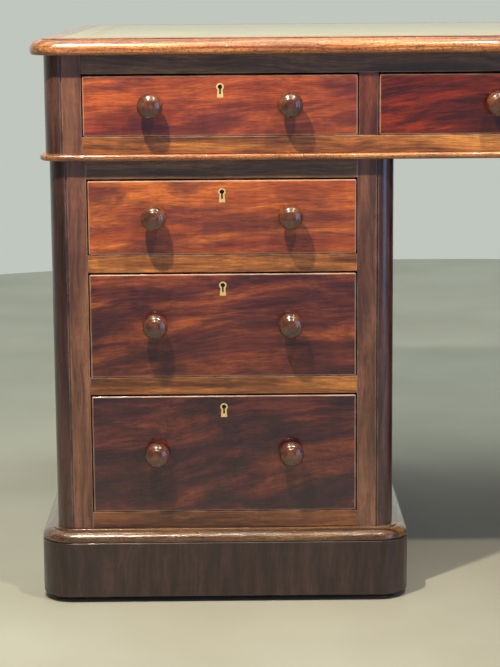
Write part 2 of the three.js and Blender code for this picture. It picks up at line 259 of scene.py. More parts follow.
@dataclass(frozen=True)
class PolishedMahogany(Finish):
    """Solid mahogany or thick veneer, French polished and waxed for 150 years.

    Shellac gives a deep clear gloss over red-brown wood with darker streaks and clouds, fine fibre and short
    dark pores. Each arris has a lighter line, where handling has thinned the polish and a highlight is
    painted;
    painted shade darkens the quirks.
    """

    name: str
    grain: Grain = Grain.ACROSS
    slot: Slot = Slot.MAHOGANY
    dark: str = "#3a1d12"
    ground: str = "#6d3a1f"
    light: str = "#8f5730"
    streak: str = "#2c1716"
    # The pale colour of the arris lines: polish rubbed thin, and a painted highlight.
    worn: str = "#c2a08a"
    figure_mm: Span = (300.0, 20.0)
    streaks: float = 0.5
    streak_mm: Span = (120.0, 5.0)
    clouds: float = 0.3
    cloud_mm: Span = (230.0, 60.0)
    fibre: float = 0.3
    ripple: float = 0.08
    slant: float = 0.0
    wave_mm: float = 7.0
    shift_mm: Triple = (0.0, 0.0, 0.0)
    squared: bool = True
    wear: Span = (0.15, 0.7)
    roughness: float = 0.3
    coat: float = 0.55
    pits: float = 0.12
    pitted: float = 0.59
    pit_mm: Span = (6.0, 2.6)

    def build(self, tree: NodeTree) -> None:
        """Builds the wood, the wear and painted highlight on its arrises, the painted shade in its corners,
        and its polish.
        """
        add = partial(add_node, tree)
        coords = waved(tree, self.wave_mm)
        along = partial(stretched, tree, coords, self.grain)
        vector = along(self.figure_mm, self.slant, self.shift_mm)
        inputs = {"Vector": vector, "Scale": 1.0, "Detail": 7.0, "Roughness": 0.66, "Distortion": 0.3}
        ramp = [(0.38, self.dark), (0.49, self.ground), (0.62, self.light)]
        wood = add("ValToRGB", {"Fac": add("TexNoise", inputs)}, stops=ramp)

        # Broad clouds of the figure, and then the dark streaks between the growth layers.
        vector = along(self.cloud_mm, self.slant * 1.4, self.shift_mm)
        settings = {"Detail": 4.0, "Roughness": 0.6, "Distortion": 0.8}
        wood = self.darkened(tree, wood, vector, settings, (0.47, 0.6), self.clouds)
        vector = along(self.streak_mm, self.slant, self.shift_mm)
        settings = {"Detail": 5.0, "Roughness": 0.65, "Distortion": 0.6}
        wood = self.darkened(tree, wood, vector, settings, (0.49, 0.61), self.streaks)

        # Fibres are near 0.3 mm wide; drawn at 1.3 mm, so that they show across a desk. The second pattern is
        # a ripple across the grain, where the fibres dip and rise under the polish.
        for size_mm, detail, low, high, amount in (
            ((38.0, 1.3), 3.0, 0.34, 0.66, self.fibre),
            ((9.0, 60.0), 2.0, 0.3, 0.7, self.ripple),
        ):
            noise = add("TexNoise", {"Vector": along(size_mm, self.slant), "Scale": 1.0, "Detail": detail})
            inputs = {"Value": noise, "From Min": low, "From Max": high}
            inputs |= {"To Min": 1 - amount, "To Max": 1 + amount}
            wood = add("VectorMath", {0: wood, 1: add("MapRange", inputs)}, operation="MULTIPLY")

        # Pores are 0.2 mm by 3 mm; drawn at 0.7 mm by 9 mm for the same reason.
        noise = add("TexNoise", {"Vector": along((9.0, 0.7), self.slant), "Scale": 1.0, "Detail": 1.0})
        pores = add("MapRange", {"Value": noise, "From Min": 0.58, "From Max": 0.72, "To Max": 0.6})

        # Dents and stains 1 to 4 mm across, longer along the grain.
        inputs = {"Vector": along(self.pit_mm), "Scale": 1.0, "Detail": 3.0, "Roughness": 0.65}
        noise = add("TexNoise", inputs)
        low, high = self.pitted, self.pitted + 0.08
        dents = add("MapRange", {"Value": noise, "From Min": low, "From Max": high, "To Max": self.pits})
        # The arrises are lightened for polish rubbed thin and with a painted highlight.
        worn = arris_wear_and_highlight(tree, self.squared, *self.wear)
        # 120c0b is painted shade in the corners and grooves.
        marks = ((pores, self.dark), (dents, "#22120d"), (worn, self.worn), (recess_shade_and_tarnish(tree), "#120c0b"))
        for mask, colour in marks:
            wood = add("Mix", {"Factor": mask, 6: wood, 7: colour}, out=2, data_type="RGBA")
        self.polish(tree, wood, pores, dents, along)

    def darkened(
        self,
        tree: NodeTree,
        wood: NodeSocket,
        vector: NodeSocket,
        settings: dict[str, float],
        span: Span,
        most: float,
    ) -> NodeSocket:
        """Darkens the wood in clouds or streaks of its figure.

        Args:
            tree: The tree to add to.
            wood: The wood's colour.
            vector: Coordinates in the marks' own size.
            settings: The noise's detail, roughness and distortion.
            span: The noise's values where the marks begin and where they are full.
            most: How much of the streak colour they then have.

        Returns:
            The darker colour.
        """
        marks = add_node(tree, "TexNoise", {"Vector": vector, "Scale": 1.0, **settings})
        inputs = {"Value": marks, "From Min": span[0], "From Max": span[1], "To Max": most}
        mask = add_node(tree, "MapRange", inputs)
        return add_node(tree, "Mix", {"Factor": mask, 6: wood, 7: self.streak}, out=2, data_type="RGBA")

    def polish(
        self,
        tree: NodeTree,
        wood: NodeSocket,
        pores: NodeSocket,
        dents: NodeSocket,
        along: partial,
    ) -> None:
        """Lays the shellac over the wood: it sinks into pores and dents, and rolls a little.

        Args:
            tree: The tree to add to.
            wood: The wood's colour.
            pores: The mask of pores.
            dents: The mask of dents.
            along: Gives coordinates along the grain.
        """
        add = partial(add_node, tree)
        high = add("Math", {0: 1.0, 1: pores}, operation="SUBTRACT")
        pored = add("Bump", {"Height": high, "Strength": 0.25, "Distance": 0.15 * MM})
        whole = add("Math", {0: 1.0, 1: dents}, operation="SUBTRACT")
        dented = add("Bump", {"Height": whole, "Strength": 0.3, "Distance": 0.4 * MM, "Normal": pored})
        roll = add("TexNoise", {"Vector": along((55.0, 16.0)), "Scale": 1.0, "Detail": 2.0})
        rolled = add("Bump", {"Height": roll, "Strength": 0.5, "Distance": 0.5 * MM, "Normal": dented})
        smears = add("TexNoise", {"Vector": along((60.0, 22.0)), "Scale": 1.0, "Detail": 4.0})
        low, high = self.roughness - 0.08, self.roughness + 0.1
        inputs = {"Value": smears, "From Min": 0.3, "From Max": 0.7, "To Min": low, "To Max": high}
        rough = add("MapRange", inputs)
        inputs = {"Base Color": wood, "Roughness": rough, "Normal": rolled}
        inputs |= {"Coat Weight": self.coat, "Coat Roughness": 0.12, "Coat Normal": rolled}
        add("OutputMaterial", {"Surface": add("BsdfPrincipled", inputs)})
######
> _Set task_:
Print again each line of the listing above, exactly as it appears.

> _Exercise answer_:
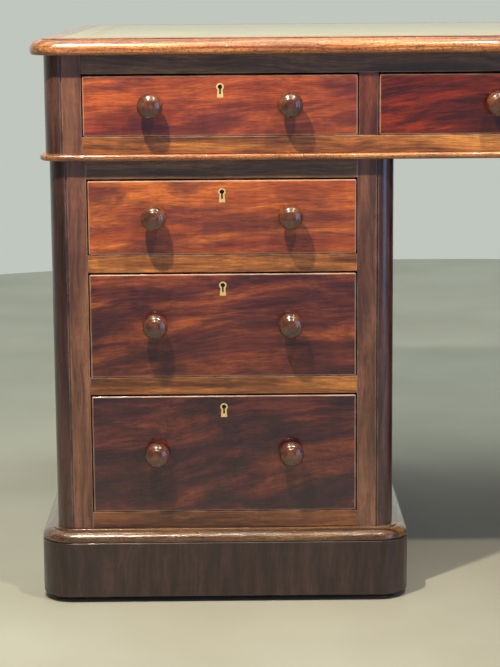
Write part 2 of the three.js and Blender code for this picture. It picks up at line 259 of scene.py. More parts follow.
@dataclass(frozen=True)
class PolishedMahogany(Finish):
    """Solid mahogany or thick veneer, French polished and waxed for 150 years.

    Shellac gives a deep clear gloss over red-brown wood with darker streaks and clouds, fine fibre and short
    dark pores. Each arris has a lighter line, where handling has thinned the polish and a highlight is
    painted;
    painted shade darkens the quirks.
    """

    name: str
    grain: Grain = Grain.ACROSS
    slot: Slot = Slot.MAHOGANY
    dark: str = "#3a1d12"
    ground: str = "#6d3a1f"
    light: str = "#8f5730"
    streak: str = "#2c1716"
    # The pale colour of the arris lines: polish rubbed thin, and a painted highlight.
    worn: str = "#c2a08a"
    figure_mm: Span = (300.0, 20.0)
    streaks: float = 0.5
    streak_mm: Span = (120.0, 5.0)
    clouds: float = 0.3
    cloud_mm: Span = (230.0, 60.0)
    fibre: float = 0.3
    ripple: float = 0.08
    slant: float = 0.0
    wave_mm: float = 7.0
    shift_mm: Triple = (0.0, 0.0, 0.0)
    squared: bool = True
    wear: Span = (0.15, 0.7)
    roughness: float = 0.3
    coat: float = 0.55
    pits: float = 0.12
    pitted: float = 0.59
    pit_mm: Span = (6.0, 2.6)

    def build(self, tree: NodeTree) -> None:
        """Builds the wood, the wear and painted highlight on its arrises, the painted shade in its corners,
        and its polish.
        """
        add = partial(add_node, tree)
        coords = waved(tree, self.wave_mm)
        along = partial(stretched, tree, coords, self.grain)
        vector = along(self.figure_mm, self.slant, self.shift_mm)
        inputs = {"Vector": vector, "Scale": 1.0, "Detail": 7.0, "Roughness": 0.66, "Distortion": 0.3}
        ramp = [(0.38, self.dark), (0.49, self.ground), (0.62, self.light)]
        wood = add("ValToRGB", {"Fac": add("TexNoise", inputs)}, stops=ramp)

        # Broad clouds of the figure, and then the dark streaks between the growth layers.
        vector = along(self.cloud_mm, self.slant * 1.4, self.shift_mm)
        settings = {"Detail": 4.0, "Roughness": 0.6, "Distortion": 0.8}
        wood = self.darkened(tree, wood, vector, settings, (0.47, 0.6), self.clouds)
        vector = along(self.streak_mm, self.slant, self.shift_mm)
        settings = {"Detail": 5.0, "Roughness": 0.65, "Distortion": 0.6}
        wood = self.darkened(tree, wood, vector, settings, (0.49, 0.61), self.streaks)

        # Fibres are near 0.3 mm wide; drawn at 1.3 mm, so that they show across a desk. The second pattern is
        # a ripple across the grain, where the fibres dip and rise under the polish.
        for size_mm, detail, low, high, amount in (
            ((38.0, 1.3), 3.0, 0.34, 0.66, self.fibre),
            ((9.0, 60.0), 2.0, 0.3, 0.7, self.ripple),
        ):
            noise = add("TexNoise", {"Vector": along(size_mm, self.slant), "Scale": 1.0, "Detail": detail})
            inputs = {"Value": noise, "From Min": low, "From Max": high}
            inputs |= {"To Min": 1 - amount, "To Max": 1 + amount}
            wood = add("VectorMath", {0: wood, 1: add("MapRange", inputs)}, operation="MULTIPLY")

        # Pores are 0.2 mm by 3 mm; drawn at 0.7 mm by 9 mm for the same reason.
        noise = add("TexNoise", {"Vector": along((9.0, 0.7), self.slant), "Scale": 1.0, "Detail": 1.0})
        pores = add("MapRange", {"Value": noise, "From Min": 0.58, "From Max": 0.72, "To Max": 0.6})

        # Dents and stains 1 to 4 mm across, longer along the grain.
        inputs = {"Vector": along(self.pit_mm), "Scale": 1.0, "Detail": 3.0, "Roughness": 0.65}
        noise = add("TexNoise", inputs)
        low, high = self.pitted, self.pitted + 0.08
        dents = add("MapRange", {"Value": noise, "From Min": low, "From Max": high, "To Max": self.pits})
        # The arrises are lightened for polish rubbed thin and with a painted highlight.
        worn = arris_wear_and_highlight(tree, self.squared, *self.wear)
        # 120c0b is painted shade in the corners and grooves.
        marks = ((pores, self.dark), (dents, "#22120d"), (worn, self.worn), (recess_shade_and_tarnish(tree), "#120c0b"))
        for mask, colour in marks:
            wood = add("Mix", {"Factor": mask, 6: wood, 7: colour}, out=2, data_type="RGBA")
        self.polish(tree, wood, pores, dents, along)

    def darkened(
        self,
        tree: NodeTree,
        wood: NodeSocket,
        vector: NodeSocket,
        settings: dict[str, float],
        span: Span,
        most: float,
    ) -> NodeSocket:
        """Darkens the wood in clouds or streaks of its figure.

        Args:
            tree: The tree to add to.
            wood: The wood's colour.
            vector: Coordinates in the marks' own size.
            settings: The noise's detail, roughness and distortion.
            span: The noise's values where the marks begin and where they are full.
            most: How much of the streak colour they then have.

        Returns:
            The darker colour.
        """
        marks = add_node(tree, "TexNoise", {"Vector": vector, "Scale": 1.0, **settings})
        inputs = {"Value": marks, "From Min": span[0], "From Max": span[1], "To Max": most}
        mask = add_node(tree, "MapRange", inputs)
        return add_node(tree, "Mix", {"Factor": mask, 6: wood, 7: self.streak}, out=2, data_type="RGBA")

    def polish(
        self,
        tree: NodeTree,
        wood: NodeSocket,
        pores: NodeSocket,
        dents: NodeSocket,
        along: partial,
    ) -> None:
        """Lays the shellac over the wood: it sinks into pores and dents, and rolls a little.

        Args:
            tree: The tree to add to.
            wood: The wood's colour.
            pores: The mask of pores.
            dents: The mask of dents.
            along: Gives coordinates along the grain.
        """
        add = partial(add_node, tree)
        high = add("Math", {0: 1.0, 1: pores}, operation="SUBTRACT")
        pored = add("Bump", {"Height": high, "Strength": 0.25, "Distance": 0.15 * MM})
        whole = add("Math", {0: 1.0, 1: dents}, operation="SUBTRACT")
        dented = add("Bump", {"Height": whole, "Strength": 0.3, "Distance": 0.4 * MM, "Normal": pored})
        roll = add("TexNoise", {"Vector": along((55.0, 16.0)), "Scale": 1.0, "Detail": 2.0})
        rolled = add("Bump", {"Height": roll, "Strength": 0.5, "Distance": 0.5 * MM, "Normal": dented})
        smears = add("TexNoise", {"Vector": along((60.0, 22.0)), "Scale": 1.0, "Detail": 4.0})
        low, high = self.roughness - 0.08, self.roughness + 0.1
        inputs = {"Value": smears, "From Min": 0.3, "From Max": 0.7, "To Min": low, "To Max": high}
        rough = add("MapRange", inputs)
        inputs = {"Base Color": wood, "Roughness": rough, "Normal": rolled}
        inputs |= {"Coat Weight": self.coat, "Coat Roughness": 0.12, "Coat Normal": rolled}
        add("OutputMaterial", {"Surface": add("BsdfPrincipled", inputs)})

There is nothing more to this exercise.